We know from differential calculus that the slope of any curve at any point is given by the differentiation with respect to the independent variable. We also know that the slope of the curve at any point is the slope of the tangent at that point. As curves (1) and (2) have common tangents we assign the possible values of slope as $m$
The general equation of any parabola is ${{y}^{2}}=4ax$ and the equation of tangent at any point on the parabola is given by
\[y=mx+\dfrac{a}{m}\]
We deduce from the equation(1) that \[{{y}^{2}}=4\cdot 3x\Rightarrow a=4\]. So the equation of the tangent transforms to
\[y=mx+\dfrac{3}{m}...(3)\]
The general equation of any hyperbola is $\dfrac{{{x}^{2}}}{{{a}^{2}}}-\dfrac{{{y}^{2}}}{{{b}^{2}}}=1$ and the equation of pair of tangents at any point on the hyperbola is given by
\[y=mx\pm \sqrt{{{a}^{2}}{{m}^{2}}-{{b}^{2}}}\]
We deduce from the equation(1) that \[8{{x}^{2}}-{{y}^{2}}=1\Rightarrow {{a}^{2}}=\dfrac{1}{8},{{b}^{2}}=1\]. So the equation of the tangent transforms to
\[y=mx\pm \sqrt{{{m}^{2}}-8}..\left( 4 \right)\]
We compare equation (3) and (4) are the same line as they are the common tangents. Let us equate right hand sides of equation (3) and (4)
\[\begin{align}
  & \dfrac{3}{m}=\pm \sqrt{{{m}^{2}}-8} \\
 & \Rightarrow 9={{m}^{2}}\left( {{m}^{2}}-8 \right) \\
\end{align}\]
Let us put ${{t}^{2}}=m$ in the above equation and solve the resultant quadratic equation,
\[\begin{align}
  & t\left( t-8 \right)=9 \\
 & \Rightarrow {{t}^{2}}-8t-9=0 \\
 & \Rightarrow t=-1,9 \\
 & \Rightarrow {{m}^{^{2}}}=9\left( \because {{m}^{2}}\ge 0 \right) \\
 & \Rightarrow m=3,-3 \\
\end{align}\]
Putting these values in equation(3) we equations of tangents ,
\[\begin{align}
  & y=3x+1 \\
 & y=-3x-1 \\
\end{align}\]
Solving the above pair of equations we get the point of intersection at $P\left( \dfrac{-1}{3},0 \right)$ . We use the relation ${{b}^{2}}={{a}^{2}}\left( {{e}^{2}}-1 \right)$ to find out eccentricity.
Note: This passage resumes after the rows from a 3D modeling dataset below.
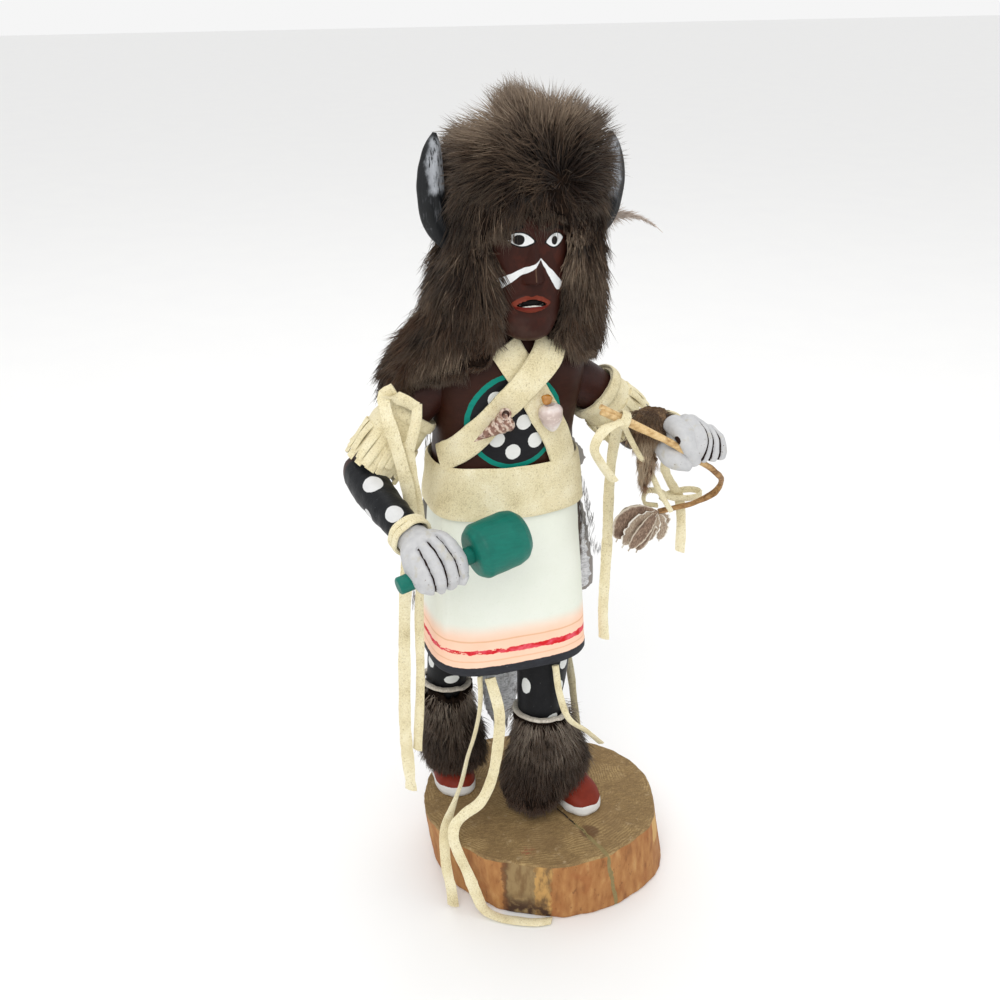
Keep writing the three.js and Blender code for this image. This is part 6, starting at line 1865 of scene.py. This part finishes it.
def feather_material(name, base, dark, white):
    m = Mat(name)
    barbs = m.noise(0.35, 3, 0.6, (1, 1, 3))
    colour = m.mix(m.span(barbs, 0.35, 0.65), base, dark)
    colour = m.mix(m.span(m.noise(5, 3), 0.5, 0.7), colour, dark)
    colour = m.mix(m.span(m.plus(m.attr("edge"), m.times(m.noise(1.2), 0.3)), 0.85, 1.1), colour, white)
    colour = m.mix(m.span(m.attr("length"), 0.85, 1.0, 0, 0.6), colour, white)
    m.bump(barbs, 0.15, 0.6)
    return m.finish(colour, 0.75)


BROWN_VANE = feather_material("brown_feather", rgb(150, 126, 106), rgb(96, 74, 60), rgb(200, 188, 170))
PALE_VANE = feather_material("pale_feather", rgb(176, 160, 140), rgb(128, 108, 90), rgb(232, 228, 218))
BUNCH = [   # tip, bow of the middle, width, and whether it is pale
    ((36.6, -28.6, 165.2), (-4.5, -0.4, 4.4), 10.5, False),
    ((38.8, -29.6, 162.8), (-2.2, -1.6, 3.2), 8, True),
    ((41.2, -30.4, 161.4), (-0.4, -2.2, 1.8), 6.5, False),
    ((45.2, -29.4, 159.6), (-0.6, -1.2, 0.8), 6.5, False),
    ((49.6, -28.6, 163), (1.2, -0.6, 0.4), 6, True),
    ((55.6, -28.2, 162.4), (1.6, -0.8, -0.4), 6.5, True),
    ((58.2, -27.6, 168.6), (1.8, -0.6, -0.6), 5.5, True),
    ((35.4, -28, 170.6), (-3, 0, 3.4), 6, False),
]


def bunch_feather(number):
    tip, bow_out, wide, pale = BUNCH[number]
    root = np.array([54.8 - 0.2 * number, -28.4 + 0.25 * number, 175.8])
    middle = (root + np.array(tip)) / 2 + np.array(bow_out)
    return feather([root, middle, np.array(tip)], wide, 301 + number, 0.7 if pale else 0.35)


def bunch(pale):
    return join([bunch_feather(k) for k, row in enumerate(BUNCH) if row[3] == pale])


make("bow_feather_bunch", bunch(False), BROWN_VANE, ["bow_feathers"], crease=60)
make("bow_feather_pale", bunch(True), PALE_VANE, crease=60)

# Downy wisp at the side of the head.
WISP_HAIRS = 500
QUILL = Route([(36, 6, 286), (45, 4.4, 287.4), (54, 3.4, 286.4), (61.4, 3, 283), (65.6, 3, 279.6)])


def wisp_shape():
    rng = np.random.default_rng(311)
    start = rng.uniform(0, 1, WISP_HAIRS) ** 1.5
    spread = rng.normal(0, 1, (WISP_HAIRS, 3)) * [0.4, 0.25, 0.75] * ((1 - start) ** 1.6)[:, None]
    flow = QUILL.tangent(start * 0.8) * 1.4 + spread
    paths = hair_paths(QUILL.at(start * 0.8), flow, 9.5 * (1 - 0.65 * start), 0.3, 312, 3, 0.1, 0.5)
    shade = np.clip(rng.normal(0.75, 0.15, WISP_HAIRS), 0, 1)
    stem = limb(QUILL, [(0, 0.35, 0.35, 2), (1, 0.12, 0.12, 2)], np.linspace(0, 1, 60), around(8),
                side=(0, 0.3, 1))
    return (hair_mesh(paths, np.full(WISP_HAIRS, 0.28), 313, shade=shade, warmth=np.zeros(WISP_HAIRS))
            + net(stem, tip=0.7, shade=0.8))


WISP = fur_material("wisp_down", rgb(150, 134, 122), rgb(186, 170, 158), rgb(216, 204, 194),
                    rgb(160, 130, 110))
make("hair_feather_wisp", wisp_shape(), WISP, ["hair_feather"])
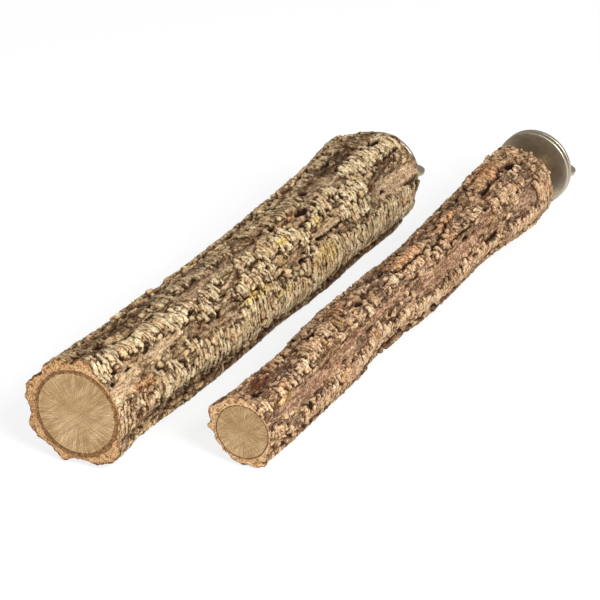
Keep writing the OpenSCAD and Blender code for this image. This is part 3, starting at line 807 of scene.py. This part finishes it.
    def make_colours(self):
        """Old gray bark, fresh broken plates and stains, painted shade on the sides, in the
        furrows, cracks and hollows, and a painted highlight on raised points
        """
        p = self.points
        ridge, pale, old, mottle = self.ridge, self.pale, self.old, self.mottle
        wide = self.other.rough(p + 1000, 30)
        speck = self.other.rough(p + 1400, 1.2, 2)
        # painted shade in hollows that lie below the bark's level round them, and a painted
        # highlight on points above it
        near = blur(self.radius, self.NEAR, self.NEAR)
        deep = ease(near - self.radius, 0.15, 0.75)
        proud = np.clip((self.radius - near) / 0.6, 0, 1)
        # painted shade: the furrows between the ridges darker, in umber
        furrow = 1 - ease(ridge + 0.2 * mottle, 0.1, 0.45)
        warm = ease(mottle + 0.5 * ridge, 0.05, 0.6)
        colour = coat(
            linear(GRAY_BROWN),
            (GRAY, ease(wide, -0.3, 0.5)),
            (TAN, 0.25 * warm * (1 - 0.6 * old)),
            (UMBER, 0.35 * furrow * (1 - old)),
            (PINK_TAN, 0.5 * ease(self.patchy, -0.2, 0.4)),
            (self.spec["old"], 0.8 * old),
            (UMBER, 0.6 * ease(-self.fibre, 0.1, 0.6) * (1 - 0.8 * old)),
        )
        # the palest blocks: partly at random, partly a painted highlight where they stand proud
        bright = ease(self.other_own + 0.5 * proud + 0.4 * wide, 0.3, 0.8)
        worn = ease(self.noise.rough(p + 1800, 9), 0.0, 0.5) * ease(self.side_random, 0.2, 0.6)
        fresh = coat(
            linear(TAN),
            (STRAW, ease(self.own + 0.5 * mottle, 0.0, 0.6)),
            (CREAM, 0.9 * bright),
            (ORANGE, self.spec["warm"] * ease(self.patchy, -0.6, 0.4)),
            (GRAY_BROWN, 0.75 * worn),
        )
        colour = mix(colour, fresh, ease(pale + 0.15 * mottle, 0.2, 0.7))
        # painted highlight on raised points; the lifted flakes are paler cork
        colour = coat(colour, (STRAW, 0.3 * proud * (1 - 0.7 * old) + 0.6 * self.flake))
        ragged = self.patchy + mottle
        for stain, *spot, strength in self.spec["stains"]:
            share = strength * spot_share(self.u, self.at, spot, ragged)
            level = colour.mean(-1, keepdims=True) / linear(stain).mean()
            colour = mix(colour, linear(stain) * np.clip(level, 0.3, 1.1), 0.85 * share)
        # painted shade: the darker stretches listed, partly darker bark, partly sides turned
        # away from the lamps
        darkest = 0.35
        for *spot, strength in self.spec["shade"]:
            share = strength * spot_share(self.u, self.at, spot, ragged)
            colour = mix(colour, colour * darkest, share)
        # painted shade: umber over the sides turned away from the camera and the lamps
        colour = coat(colour, (UMBER, 0.3 * self.hidden * (1 - pale)))
        colour = colour * (1 + 0.3 * (self.crumb[..., 1] - 0.5))[..., None]
        # painted shade in the cracks across the blocks, round the plates, between the crumbs,
        # and in hollows, pits and long cracks
        for share in (
            0.7 * self.spec["crackle"] * self.crack,
            np.clip(1.3 * self.rim, 0, 0.95),
            0.4 * self.crumb_crack * (1 - 0.6 * pale),
            np.clip(0.9 * deep + 0.9 * self.dark, 0, 0.95),
        ):
            colour = coat(colour, (CREVICE_SHADE, share))
        colour = colour * (1 + 0.45 * speck + 0.15 * mottle)[..., None]
        self.colour = np.clip(colour * self.spec["tone"], 0.004, 0.95)


# Meshes

# Where the rings are, as shares of the way
ALONG = (0.2, 0.4, 0.6, 0.8, 1)  # along a smooth side
SAWN = (0, 0.12, 0.25, 0.38, 0.5, 0.62, 0.74, 0.85, 0.94)  # out over the cork's sawn edge
TORN = (0.3, 0.65, 1.0)  # in over its torn end
INSIDE = (0.75, 0.5, 0.25)  # back along its inside
INNER = (0, 0.2, 0.4, 0.6, 0.8, 1)  # out over the inner bark's sawn edge
DRILLED = (0.75, 0.5, 0.3)  # in over the wood's drilled end


def add_object(name, data):
    """A new object in the scene"""
    thing = bpy.data.objects.new(name, data)
    bpy.context.scene.collection.objects.link(thing)
    return thing


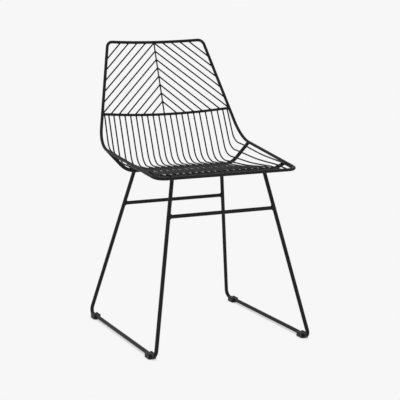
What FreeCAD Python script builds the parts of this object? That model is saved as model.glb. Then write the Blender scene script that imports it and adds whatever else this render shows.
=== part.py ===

Here $e=\pm 3$. The co-ordinates foci of the hyperbola are $S\left( ae,0 \right){{S}^{'}}\left( -ae,0 \right)=S\left( 3,0 \right),{{S}^{'}}\left( -3,0 \right)$ .
Let us use section formula for internal division and the point $P\left( \dfrac{k{{x}_{2}}+{{x}_{1}}}{k+1},\dfrac{k{{y}_{2}}+{{y}_{1}}}{k+1} \right)$ divide $S{{S}^{'}}$ at ratio $k:1$. So
\[\begin{align}
  & \dfrac{-1}{3}=\dfrac{-3k+3}{k+1} \\
 & \Rightarrow k=5:4 \\
\end{align}\]

So, the correct answer is “Option A”.

Note: We need to take care of the fact that unlike ellipse whose eccentricity lies between 0 to 1 the eccentricity of hyperbola is greater than 1. We have rejected the negative value of eccentricity because eccentricity is always positive. We also need to take care of the confusion between section formula with internal division from external division whose formula is $P\left( \dfrac{k{{x}_{2}}-{{x}_{1}}}{k-1},\dfrac{k{{y}_{2}}-{{y}_{1}}}{k-1} \right).$